COLORADO SPRINGS, Colo. (CBS4) – A veteran who put an alleged burglar in a chokehold will not face charges, according to the district attorney’s office.
Army veteran Craig Uehling from Colorado Springs reportedly saw a man trying to break into several cars and homes in his neighborhood in January. Uelhing followed the man and confronted him.
The man, police identify as Scott Smith, Jr., allegedly punched Uehling and that’s when the veteran put the suspect in a chokehold.
“Mr. Smith struck Mr. Uehling twice in the face with a closed fist, causing pain and injury. Mr. Uehling prevented him from striking him a third time by putting him in a chokehold to subdue him,” the district attorney’s office said in a statement.
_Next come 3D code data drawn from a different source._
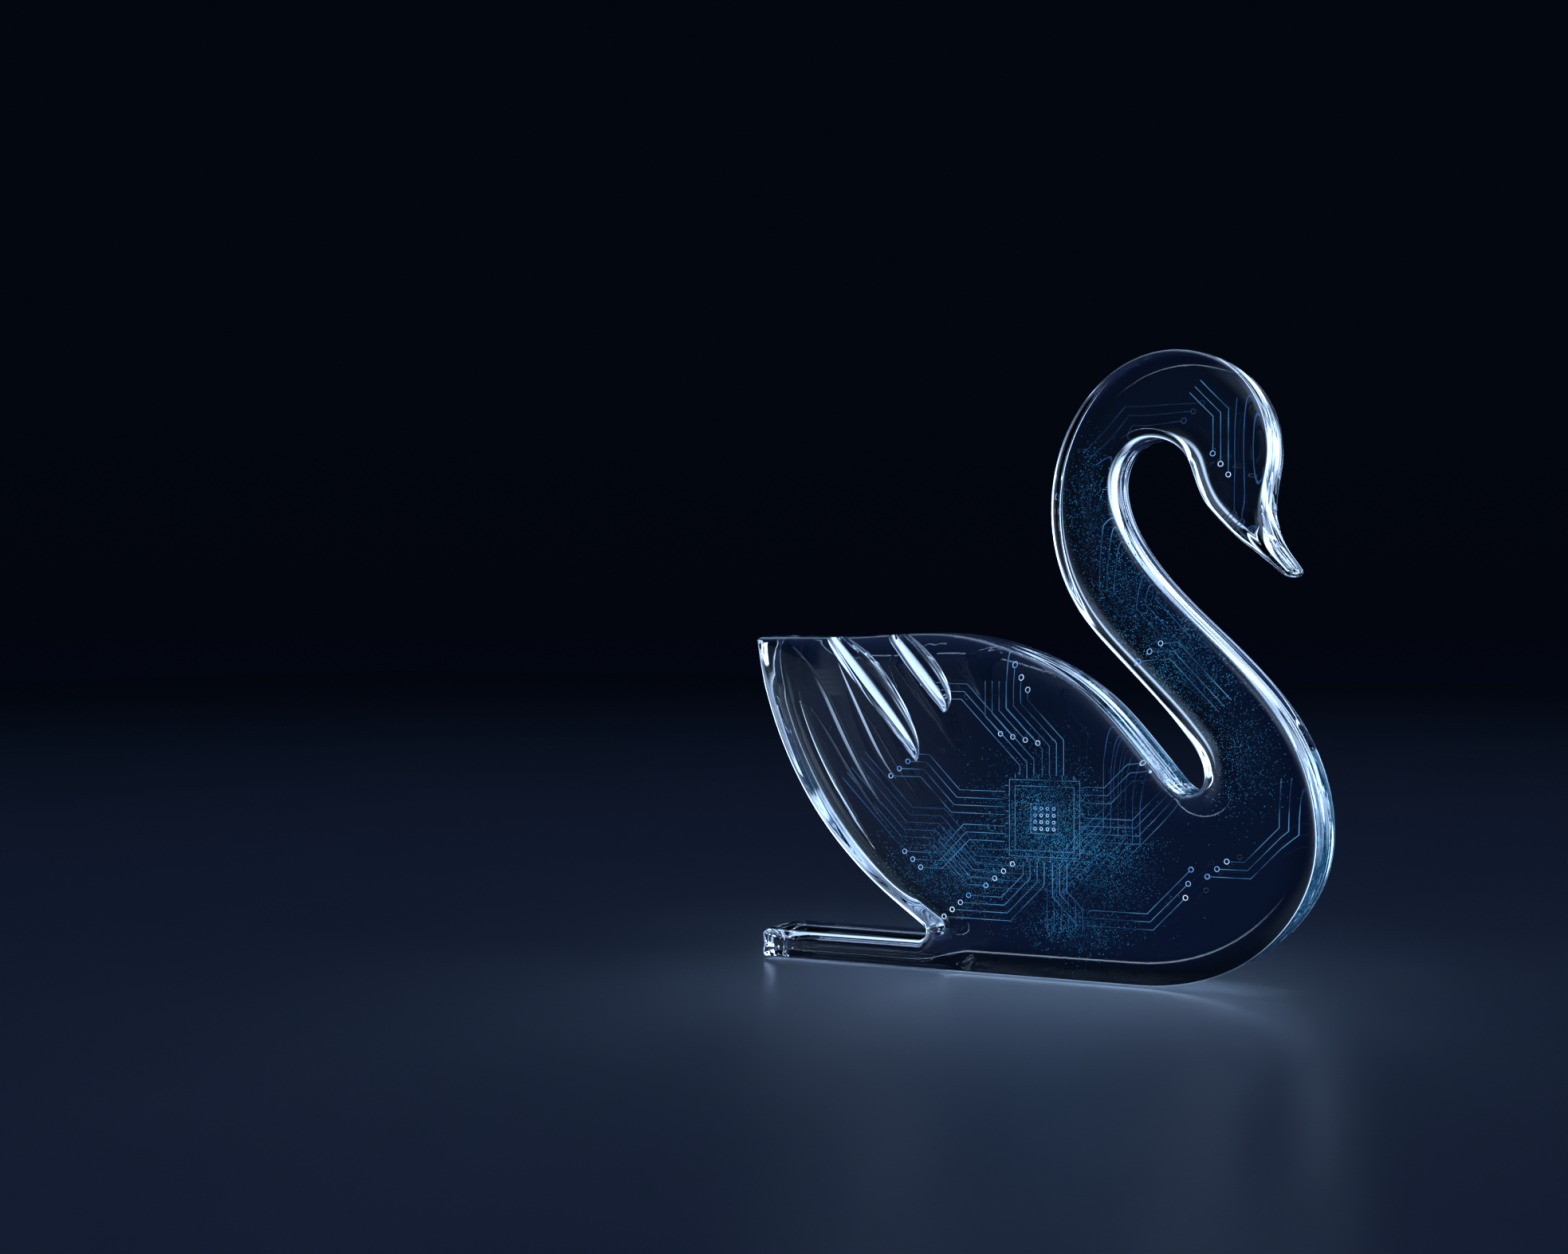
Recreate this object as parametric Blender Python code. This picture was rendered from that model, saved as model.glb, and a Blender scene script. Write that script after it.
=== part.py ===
# Clear glass swan figurine, ground from one thick slab, with softly pillowed faces and a polished rim.
#
# The swan is drawn lying flat, x to the right and y up its height, and is then stood up, so that
# its face looks along -Y, its beak points along +X and its foot rests on z = 0.

import math
from collections import namedtuple

import bmesh
import bpy
import numpy as np
from mathutils import Matrix, Vector
from mathutils.geometry import interpolate_bezier

# Driving sizes, in metres
SWAN_HEIGHT = 0.150
GLASS_THICKNESS = 0.020
HEAD_THICKNESS = 0.0155  # the slab is ground thinner up the neck
BEAK_THICKNESS = 0.0085  # and thinner again towards the tip of the beak
RIM_REACH = 0.008  # how far in from the wall each face starts to curve back
RIM_FALL = 0.0025  # how far it has curved back where it meets the wall
FOOT_HEIGHT = 0.0078  # the bar that runs out under the tail
FOOT_CORNER = 0.0016
TAIL_CROOK = 0.0016  # inside round where the flank meets the foot
BEAK_TIP = 0.0014
WING_TIP = 0.0015
GOUGE_DEPTH = 0.0042  # the two cuts that part the feathers, in the front face only
GOUGE_LEAN = 0.7  # below 1, a gouge is deepest close to its tail side

# Feather lines engraved in the front face: V grooves, steeper on the side towards the tail
LINE_DEPTH = 0.0006
LINE_STEEP_SIDE = 0.0005
LINE_SHALLOW_SIDE = 0.0014
FINE_LINE_DEPTH = 0.0004
FINE_LINE_SIDE = 0.0005
LINE_CLEARANCE = 0.001  # how far the cutting wheel stands out of the face

# How finely the outline, the rims and the gouges are faceted
POINT_SPACING = 0.0030
POINT_TURN = math.radians(10)
RIM_STEPS = 4
GOUGE_STEPS = 14
GOUGE_SIDES = 7

# Where the glass is too narrow for a rim's full reach, it curves back over this share of the room
# there is, and its reach grows again by no more than this share of the way along
RIM_ROOM = 0.85
RIM_GROWTH = 0.4
LEAST_ACROSS = 0.01  # a point this little inside the wall's tangent, for its distance, is part of the wall

# How far a cutter stands clear of the face at its ends, as a share of its depth
LINE_RUN_OUT = 0.25
GOUGE_RUN_OUT = 0.1

GLASS_BLUE = (0.78, 0.87, 0.96, 1.0)
GLASS_IOR = 1.52
GLASS_ROUGHNESS = 0.02
SMOOTH_ANGLE = math.radians(30)

# A smooth point of the outline, and a corner whose round has a real radius. Places are in hundredths
# of the swan's height. Headings are the way the outline runs there, in degrees, glass on its left.
Knot = namedtuple("Knot", "x y heading")
Corner = namedtuple("Corner", "x y arrive leave radius")
Gouge = namedtuple("Gouge", "tail_edge breast_edge")
Line = namedtuple("Line", "knots depth tail_side breast_side")

# The centred outline, how far in its rims reach at each point, and the shift that centred it
Sheet = namedtuple("Sheet", "points reaches shift")

HUNDREDTH = SWAN_HEIGHT / 100
THINNING_START = 45  # up the neck, in hundredths of the height
THINNING_END = 85
THINNING_STRIPS = 10
BEAK_THINNING = 17  # back from the tip of the beak
FOOT_TOP = FOOT_HEIGHT / HUNDREDTH
TOE_X = -48.0
FLANK_FOOT = Knot(-20.7, 9.3, -34)

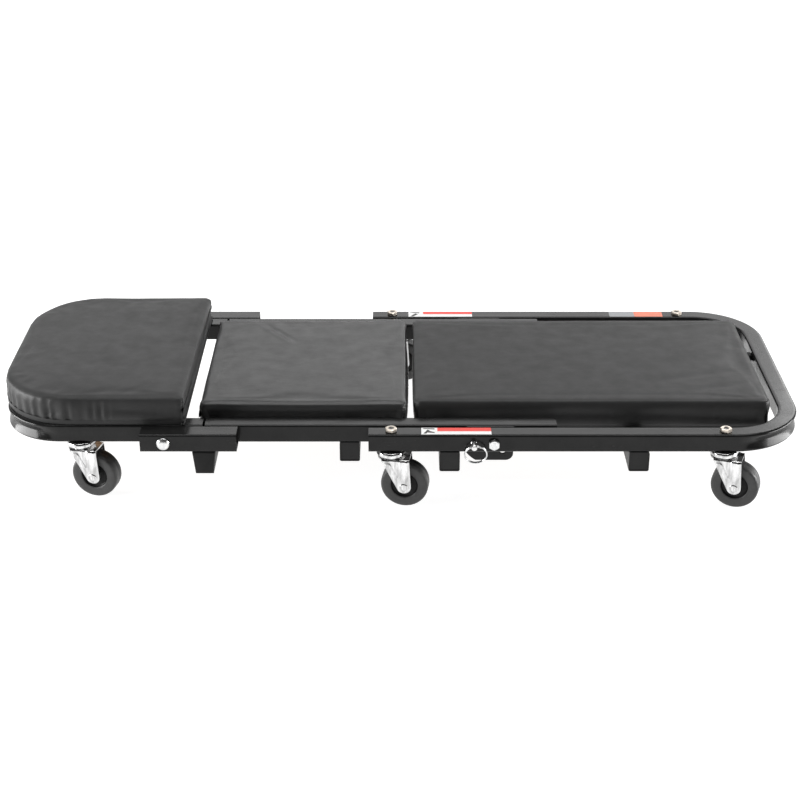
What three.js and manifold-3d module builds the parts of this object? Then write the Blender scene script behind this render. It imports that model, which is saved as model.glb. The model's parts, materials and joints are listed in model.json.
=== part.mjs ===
// Folding mechanics creeper: a flat three-section bed on six swivel casters that folds into a seat.
// Millimetres. +X points to the foot end, +Y to the left of a person lying on their back, +Z up.
// The origin is on the floor, under the middle of the object.
import * as THREE from 'three';
import { mergeVertices } from 'three/addons/utils/BufferGeometryUtils.js';
import Module from 'manifold-3d';

const wasm = await Module();
wasm.setup();

// ---- Driving dimensions ----
const TUBE = 25;                      // square steel tube, outside
const TUBE_WALL = 1.5;
const TUBE_CORNER = 3;
const RAIL_BOTTOM = 81;
const RAIL_Z = RAIL_BOTTOM + TUBE / 2;
const RAIL_TOP = RAIL_BOTTOM + TUBE;
const BASE_Y = 196.5;                 // centreline of the leg section's rails
const INNER_Y = 168;                  // centreline of the middle and head sections' rails
const GAP = 0.3;                      // between pieces that touch

// Bent frames: open ends of the legs, outer face of the cross run, centreline radius of the bends.
const LEG_FRAME = { openX: -41.5, endX: 538, y: BASE_Y, radius: 83.5 };
const HEAD_FRAME = { openX: -262.3, endX: -535, y: INNER_Y, radius: 69.5 };
const MIDDLE_RAIL_X = [-259, 208];

const PIVOT_X = 123.6;                // leg to middle section hinge
const HINGE_X = -311.2;               // middle to head section hinge
const LOCK_RADIUS = 26.5;             // lock pin to pivot
const FOLD_ANGLE = THREE.MathUtils.degToRad(120);
const PIN_X = PIVOT_X - LOCK_RADIUS;

const BOLT_RADIUS = 4;                // M8
const HOLE_RADIUS = 4.5;
const M8_HEX_ACROSS = 13;
const LOCKNUT_HEIGHT = 6.5;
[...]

Smith, Jr., 25, was critically injured.
At the time Uehling said it was self-defense, but Smith’s family disagrees.
“As soon as he swung, it was fight or flight then. And I don’t fly.” Uehling said.
“When you hold somebody long enough to choke him out, that’s one thing. When you hold them long enough to do this, that’s another,” said Smith’s father, Scott Smith, Sr.
The district attorney’s office said the investigation revealed Smith, Jr. had property from several different vehicles in the area with him.
Statement From The 4th Judicial District Attorney’s Office
Pursuant to Colorado law, a person may defendant himself from what he reasonably believes to be the use or imminent use of unlawful physical force if he uses the degree of force which he reasonably believes to be necessary for that purpose. The person is not required to retreat in order to claim the right to employ force in his defense. A person may also use reasonable and appropriate physical force upon another person when and to the extent he reasonably believes it necessary to prevent what he reasonably believes is an attempt by the other person to commit theft. Finally, a private citizen may use reasonable and appropriate physical force upon another person when and to the extent he reasonably believes it necessary to effect an arrest of a person who has committed a crime in his presence.
In order to charge someone with a crime under these circumstances, the People must be able to disprove these affirmative defenses beyond a reasonable doubt. Given the fact that Mr. Smith was the first to use physical force, the People do not believe they can meet this burden, and therefore, will not be charging Mr. Uehling with a crime arising from these events.